The 1960 film An Honourable Murder is a modern reworking of the play.
In 1973 the BBC made a television play Heil Caesar, written by John Griffith Bowen. This was an adaptation of the play put into a modern setting in an unnamed country, with references to recent events in a few countries. It was intended as an introduction to Shakespeare's play for schoolchildren, but it proved good enough to be shown on adult television, and a stage version was later produced.

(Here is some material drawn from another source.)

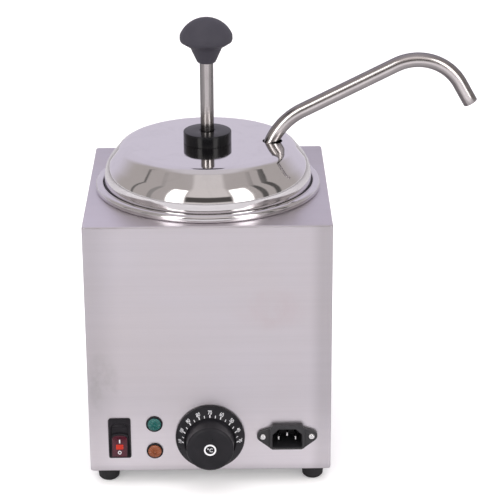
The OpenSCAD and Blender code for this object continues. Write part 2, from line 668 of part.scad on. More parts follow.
// compression spring between the valve block and the piston
coil_r = 10.6;
coil_wire_r = 0.9;
turn_steps = 20;
sides = 8;                        // points around the wire
rings = turn_steps * spring_turns;
spring_z = barrel_z + coil_wire_r;
spring_rise = piston_z - coil_wire_r - spring_z;
function spring_point(i, j) =
  let (
    turn = 360 * i / turn_steps,
    around = 360 * j / sides,
    radius = coil_r + coil_wire_r * cos(around)
  )
  [radius * cos(turn), radius * sin(turn),
   spring_z + spring_rise * i / rings + coil_wire_r * sin(around)];
// index of point j on ring i
function at(i, j) = i * sides + j % sides;

module return_spring() color("silver") polyhedron(
  points = [for (i = [0:rings], j = [0:sides - 1]) spring_point(i, j)],
  faces = concat(
    [[for (j = [0:sides - 1]) j]],
    [[for (j = [0:sides - 1]) at(rings, sides - 1 - j)]],
    [for (i = [0:rings - 1], j = [0:sides - 1]) [at(i, j), at(i + 1, j), at(i + 1, j + 1)]],
    [for (i = [0:rings - 1], j = [0:sides - 1]) [at(i, j), at(i + 1, j + 1), at(i, j + 1)]]));

outer_shell();
bottom_plate();
bottom_plate_screws();
rubber_feet();
foot_screws();
foot_nuts();
water_well();
insulation_wrap();
heater_plate();
heater_clamp_bar();
heater_clamp_nut();
thermal_cutout();
thermostat_body();
thermostat_screws();
capillary_bulb();
thermostat_shaft();
dial_knob();
dial_cap();
switch_housing();
switch_terminals();
rocker();
rocker_lens();
green_lamp_holder();
green_lamp_lens();
amber_lamp_holder();
amber_lamp_lens();
lamp_bulbs();
inlet_housing();
inlet_pins();
inlet_screws();
inlet_nuts();
terminal_block();
live_wires();
neutral_wires();
earth_wire();
earth_stud();
sauce_jar();
lid_gasket();
pump_lid();
collar_gasket();
lock_collar();
guide_bush();
pump_cylinder();
valve_body();
intake_cap();
inlet_ball();
outlet_ball();
pouring_tube();
tube_nut();
push_rod();
push_knob();
piston();
piston_seal();
piston_nut();
return_spring();
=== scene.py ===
"""A heated sauce dispenser: a square steel housing with a round jar let into its deck, a domed
lid with a push plunger, and a pouring tube that hooks over towards +X.

+Z is up and the feet stand at z = 0. The jar and plunger share the Z axis. The front panel faces
-Y and carries the dial, power switch, two lamps and mains inlet.
"""

import json
import math
from contextlib import contextmanager

import bmesh
import bpy
from mathutils import Matrix, Vector


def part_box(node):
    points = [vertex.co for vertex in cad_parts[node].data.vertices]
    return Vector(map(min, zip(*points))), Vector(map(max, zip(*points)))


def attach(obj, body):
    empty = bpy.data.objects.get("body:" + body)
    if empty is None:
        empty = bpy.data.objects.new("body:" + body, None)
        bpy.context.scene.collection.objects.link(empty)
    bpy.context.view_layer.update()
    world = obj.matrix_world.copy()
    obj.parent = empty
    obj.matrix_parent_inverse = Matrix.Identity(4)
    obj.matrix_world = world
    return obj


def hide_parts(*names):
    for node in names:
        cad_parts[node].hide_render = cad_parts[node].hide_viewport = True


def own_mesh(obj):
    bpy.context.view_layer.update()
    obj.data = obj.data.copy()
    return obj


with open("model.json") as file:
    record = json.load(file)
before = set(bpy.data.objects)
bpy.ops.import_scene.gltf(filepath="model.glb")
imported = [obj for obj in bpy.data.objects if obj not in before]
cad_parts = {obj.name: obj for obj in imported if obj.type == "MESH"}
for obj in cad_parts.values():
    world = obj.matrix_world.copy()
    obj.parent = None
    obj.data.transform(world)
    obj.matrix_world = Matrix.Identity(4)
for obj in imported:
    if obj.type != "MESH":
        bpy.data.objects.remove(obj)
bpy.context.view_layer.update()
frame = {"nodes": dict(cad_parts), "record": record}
scene = bpy.context.scene

# ------------------------------------------------------------------ driving sizes
# Sizes are in millimetres and are scaled to metres when a mesh is made.
MM = 0.001


def box_mm(node):
    low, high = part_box(node)
    return low * 1000, high * 1000


def centre_xz(node):
    low, high = box_mm(node)
    return (low.x + high.x) / 2, (low.z + high.z) / 2


SHELL_LOW, SHELL_HIGH = box_mm("outer_shell")
BASE_Z, DECK_Z = SHELL_LOW.z, SHELL_HIGH.z
HALF = SHELL_HIGH.x        # half the housing's width
PANEL_Y = SHELL_LOW.y      # the face of the front panel
LID_LOW, LID_HIGH = box_mm("pump_lid")
ROD_R = box_mm("push_rod")[1].x
TUBE_X = centre_xz("tube_nut")[0]

DIAL_X, DIAL_Z = centre_xz("dial_knob")
DIAL_LOW, DIAL_HIGH = box_mm("dial_knob")
DIAL_R = (DIAL_HIGH.x - DIAL_LOW.x) / 2
GRIP_H = PANEL_Y - DIAL_LOW.y    # the grip's face, off the panel
SWITCH_X, SWITCH_Z = centre_xz("switch_housing")
INLET_X = centre_xz("inlet_housing")[0]
FLANGE_DROP = 12.4               # inlet centre to the flange's lower edge
INLET_Z = box_mm("inlet_housing")[0].z + FLANGE_DROP
EAR_X = 20.0                     # inlet centre to each fixing screw
SCREW_HOLE_R = 1.6
LAMPS = {tag: centre_xz(f"{tag}_lamp_holder") for tag in ("green", "amber")}

FOOT_R = 9.4
FOOT_BORE = 2.1
FOOT_XY = box_mm("rubber_feet")[1].x - FOOT_R

# ------------------------------------------------------------------ shader nodes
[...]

In 1984 the Riverside Shakespeare Company of New York City produced a modern dress Julius Caesar set in contemporary Washington, called simply CAESAR!, starring Harold Scott as Brutus, Herman Petras as Caesar, Marya Lowry as Portia, Robert Walsh as Antony, and Michael Cook as Cassius, directed by W. Stuart McDowell at The Shakespeare Center.
The line "The Evil That Men Do", from the speech made by Mark Antony following Caesar's death ("The evil that men do lives after them; The good is oft interred with their bones.") has had many references in media, including the titles of ...
Shakespeare's use of this line may have been influenced by the Greek playwright Euripides (c. 480-406 BC), who wrote, "When good men die their goodness does not perish, but lives though they are gone. As for the bad, all that was theirs dies and is buried with them."
The 2009 movie Me and Orson Welles, based on a book of the same name by Robert Kaplow, is a fictional story centred around Orson Welles' famous 1937 production of Julius Caesar at the Mercury Theatre. British actor Christian McKay is cast as Welles, and costars with Zac Efron and Claire Danes.
In the Ray Bradbury book Fahrenheit 451, some of the character Beatty's last words are "There is no terror, Cassius, in your threats, for I am armed so strong in honesty that they pass me as an idle wind, which I respect not!"
The play's line "the fault, dear Brutus, lies not in our stars, but in ourselves", spoken by Cassius in Act I, scene 2, has entered popular culture. The line gave its name to the J.M. Barrie play Dear Brutus, and also gave its name to the bestselling young adult novel The Fault in Our Stars by John Green and its film adaptation. The same line was quoted in Edward R. Murrow's epilogue of his famous 1954 See It Now documentary broadcast concerning Senator Joseph R. McCarthy. This speech and the line were recreated in the 2005 film Good Night, and Good Luck. It was also quoted by George Clooney's character in the Coen brothers film Intolerable Cruelty.